Last week or so, the evening and nighttime temperatures were a bit too cold for the mrs, so when she went to turn on the furnace, nothing happened. Furnace wasn't just kicking in, it wasn't getting power. The circuit breaker never blew (I replaced it just to make sure), and the fuses we have between the breaker and the furnace never burnt out (I replaced those too, just to make sure), and I even did the testing of the furnace where you remove this wire and put it over on that connection... if there was power, that test would have performed a force start. Nothing.

This led me to believe, correctly, that it was the transformer within the furnace that blew. We got an electrician to come out, he confirmed the transformer was the problem, $35 later it was replaced. But then he noted the gas valve was fried. That would be another $180... and, he informed us that if those didn't fix things, it would then be the motherboard, which is around $800. The electrician did say that this was all probably due from the storm, and that our insurance would be able to cover things (and who knows, maybe the cost of a new furnace would be more ideal than fixing a 20 year old unit).

This now brings us to yesterday.

An insurance inspector came out to our home to check on the furnace, as they couldn't just take the word of an electrician. Yep, transformer and gas valve were shot, and yes, it was due to the storm, but couldn't we just pay the costs of fixing? Getting a new furnace would be too much to ask... agent and electrician are working on the details right now. I'd like to get a new furnace, who wouldn't, but hey, as long as it works I'm good.

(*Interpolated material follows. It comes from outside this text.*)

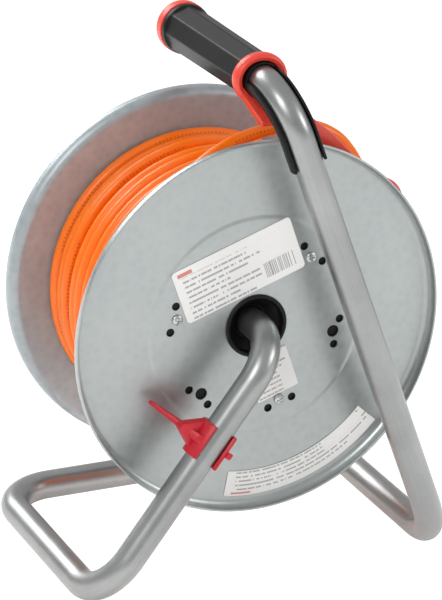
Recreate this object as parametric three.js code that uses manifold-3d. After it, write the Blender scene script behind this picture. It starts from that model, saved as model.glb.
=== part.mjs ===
// Extension cord reel: a pressed-steel drum of cord turning on a bent steel tube frame.
// Millimetres. +Z is up, the drum's axis is along Y, the sockets face -Y, the floor is z = 0.
import * as THREE from 'three';
import { mergeVertices } from 'three/addons/utils/BufferGeometryUtils.js';
import Module from 'manifold-3d';

const wasm = await Module();
wasm.setup();

// Frame tube
const tubeRadius = 11;
const tubeWall = 1.5;
const halfWidth = 139; // centreline of each ground bar from the middle plane
const halfDepth = 105; // centreline of the rear legs and of the front ground bar
const footBend = 40;
const topBend = 37;
const hubBend = 34;

// Drum
const axisHeight = tubeRadius + 183;
const flangeRadius = 145;
const rimY = 74; // plane of each rim, either side of the middle
const plateY = 65; // outer face of each flange's flat
const sheet = 1;
const barrelRadius = 72;
const windingRadius = 115.5;
const windingHalf = 62.9;
const laneY = 24; // free lane round the winding, where the last turn lies
const laneHalf = 5.3;
const laneFloor = 104.4;
const screwCircle = 64.5;
const holeCircle = 68.5;

// Grip
const gripSlope = THREE.MathUtils.degToRad(0.3);
const cornerHeight = 384; // where the sloping tube would meet the grip's line
const gripHeight = cornerHeight - halfDepth * Math.tan(gripSlope);
const gripFront = -74;
const gripBack = 57;
const gripRadius = 18.4;

// Sockets, in a ring on the front panel
const socketCircle = 46;
const socketOuter = 23.5;
const socketWell = 19.6;
const socketFace = -87;
const wellFloor = -70;
const flapHinge = 27; // hinge pin outward of the socket's centre
const knobCircle = 123;

// Cord
const cordRadius = 4.85;

const gap = 0.3;
const part = new THREE.Group();
const drum = new THREE.Group();
drum.position.set(0, 0, axisHeight);
part.add(drum);

function material(color, roughness, metalness) {
  return new THREE.MeshStandardMaterial({ color, roughness, metalness });
}
const galvanised = material(0xb0bcbc, 0.42, 0.85);
const tubeSteel = material(0xaaaca8, 0.35, 0.9);
const zinc = material(0xc4c6c4, 0.3, 0.95);
const blackPlastic = material(0x1e1c1a, 0.5, 0);
const gripRubber = material(0x2d2d2f, 0.65, 0);
const redPlastic = material(0xeb4137, 0.4, 0);
const brakeRed = material(0xdc2837, 0.38, 0);
const orangeCord = material(0xfa7323, 0.35, 0);
const paper = material(0xf0eee8, 0.6, 0);

function addMesh(parent, name, geometry, look) {
  const mesh = new THREE.Mesh(geometry, look);
  mesh.name = name;
  parent.add(mesh);
  return mesh;
}

// Solids: turn a closed geometry into one that can be cut and joined, and back again.
function solid(geometry) {
  const bare = geometry.clone();
  bare.deleteAttribute('normal');
  bare.deleteAttribute('uv');
  const merged = mergeVertices(bare, 1e-4);
  return new wasm.Manifold(new wasm.Mesh({
    numProp: 3,
    vertProperties: new Float32Array(merged.attributes.position.array),
    triVerts: new Uint32Array(merged.index.array),
  }));
}

function geometryOf(body) {
  const mesh = body.getMesh();
  const geometry = new THREE.BufferGeometry();
  geometry.setAttribute('position', new THREE.BufferAttribute(mesh.vertProperties, 3));
  geometry.setIndex(new THREE.BufferAttribute(mesh.triVerts, 1));
  geometry.computeVertexNormals();
  return geometry;
}

function cut(geometry, ...tools) {
  return geometryOf(tools.reduce((body, tool) => body.subtract(solid(tool)), solid(geometry)));
}

function join(geometry, ...others) {
  return geometryOf(others.reduce((body, other) => body.add(solid(other)), solid(geometry)));
}

// A solid of revolution about Y from an outline of [radius, y] points.
function turned(outline, sides) {
  let area = 0;
  outline.forEach(([r, y], i) => {
    const [r2, y2] = outline[(i + 1) % outline.length];
    area += r * y2 - r2 * y;
  });
  const points = outline.map(([r, y]) => new THREE.Vector2(r, y));
  if (area < 0) points.reverse();
  const onAxis = points.filter((p) => p.x === 0).length;
  if (onAxis === 0) points.push(points[0].clone());
  while (onAxis > 0 && points[0].x !== 0) points.push(points.shift());
  if (onAxis > 1 && points[points.length - 1].x !== 0) points.push(points.shift());
  return new THREE.LatheGeometry(points, sides);
}

// The outline of a bent sheet: its middle line of [radius, y] points, thickened both ways.
function sheetOutline(line, thickness) {
  const side = (sign) => line.map(([r, y], i) => {
    const [r0, y0] = line[Math.max(i - 1, 0)];
    const [r1, y1] = line[Math.min(i + 1, line.length - 1)];
    const length = Math.hypot(r1 - r0, y1 - y0);
    const reach = (sign * thickness) / 2 / length;
    return [r - (y1 - y0) * reach, y + (r1 - r0) * reach];
  });
  return [...side(1), ...side(-1).reverse()];
}

// A round rod along Y between two heights, at x and z.
function rod(radius, y0, y1, x = 0, z = 0, sides = 16) {
  const geometry = new THREE.CylinderGeometry(radius, radius, Math.abs(y1 - y0), sides);
  return geometry.translate(x, (y0 + y1) / 2, z);
}

function box(x0, x1, y0, y1, z0, z1) {
  const geometry = new THREE.BoxGeometry(x1 - x0, y1 - y0, z1 - z0);
  return geometry.translate((x0 + x1) / 2, (y0 + y1) / 2, (z0 + z1) / 2);
}

function outlineShape(points) {
  return new THREE.Shape(points.map(([x, y]) => new THREE.Vector2(x, y)));
}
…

But, here's the kicker of things. Remember earlier when I wrote the insurance agency said it wouldn't really be worth filing an insurance claim of the deductible wasn't met? If I didn't say that, that's what happened... if repair costs were below $500, insurance wouldn't kick in, and there'd be nothing they would cover. Turns out, that isn't entirely accurate.

The inspector is reimbursing us for the lost food, the total dollar amount of having the tree removed (the $300), appliance replacement, roof damage, a few other smaller things, and the electrician that came out to fix our pole. Since we already paid that electrician, "you've pretty much already paid your deductible".

Now here's the wonky part: he wants to try to salvage a twenty year old furnace, but he was reimbursing us for expenses that there are no receipts to. How is this possible? If you don't need the receipts of the items lost, I can see how insurance companies are being scammed. We could have easily said "oh yeah, we lost three televisions and two PS4 devices, oh, and the Prius we had plugged in."